Tim_Green
New Contributor II

A simple way to get a nicely formatted table from a pandas dataframe:

displayHTML(df.to_html())

to_html has some parameters you can control the output with. If you want something less basic, try out this code that I wrote that adds scrolling and some control over the column widths (including index columns, unlike to_html). YMMV, and this might stop working if pandas changes the output of to_html.

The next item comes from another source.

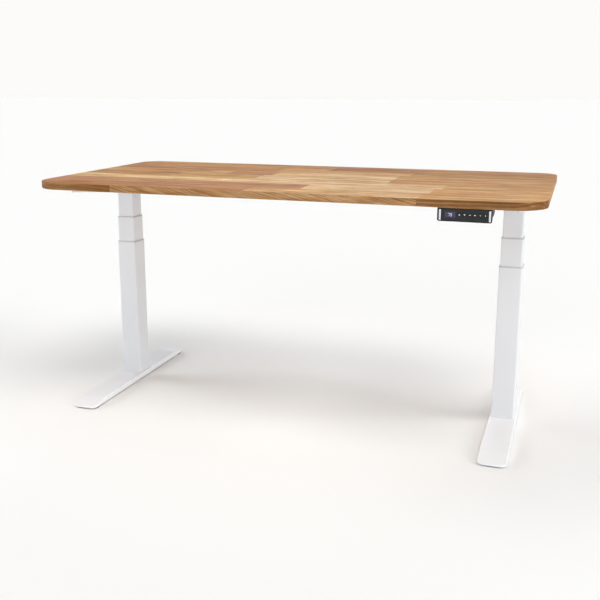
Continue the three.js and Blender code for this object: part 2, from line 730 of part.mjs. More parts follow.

def display_pd(df, height=300, column_widths=None, column_units='px'):
  """
  Display pandas dataframe in databricks
  @param df: the Pandas dataframe to display
  @param height: the height in pixels of the table to display
  @param column_widths: specify individual column widths as a list. If not specified, the columns are sized proportionate to the maximum length of data in each column
    Can be shorter than the total number of columns, the remaining columns will take up the reamining space proportionately
    To specify mixed CSS units, pass a list of string widths with the CSS units included, and set column_units to the empty string
  @param column_units: the CSS units of the widths passed in
  """
  import pandas as pd
 
  if not column_widths:
    # proportional widths
    import numpy as np
    len_v = np.vectorize(len)
    lengths = len_v(df.reset_index().values.astype(str)).max(axis=0)
    total = np.sum(lengths)
    column_widths = np.trunc(lengths*100/total)
    column_units='%'
  
  widths = []
  for i, c in enumerate(column_widths):
    widths.append(f'''.display_pd_table thead th:nth-child({i+1}) {{width: {c}{column_units};}}''')
    
  html = f'''
<style>
.display_pd_container {{height: {height}px; width: 100%; overflow: auto;}}
.display_pd_table {{position: sticky; top: 0; width: 100%;}}
.display_pd_table td {{overflow: hidden;}}
.display_pd_table th {{overflow: hidden; vertical-align: top;}}
{chr(10).join(widths)}
.display_pd_table thead {{position: -webkit-sticky; position: sticky; top: 0px; z-index: 100; background-color: rgb(255, 255, 255);}}
</style> 
<div class="display_pd_container">{df.to_html(classes='display_pd_table')}</div>'''
  
  displayHTML(html)

then simply call:

display_pd(df)

Performance:

I don't recommend calling this on a huge dataframe.

  • Doing this:
display(spark.createDataFrame(df))

took 4.64 minutes to display 74 rows (lots of overhead passing the data to worker nodes then collecting them again, just for display).

  • Using the display_pd method, the same rows are displayed in 0.03 seconds.

  • Using displayHTML(df.to_html()), results are displayed in 0.02 seconds.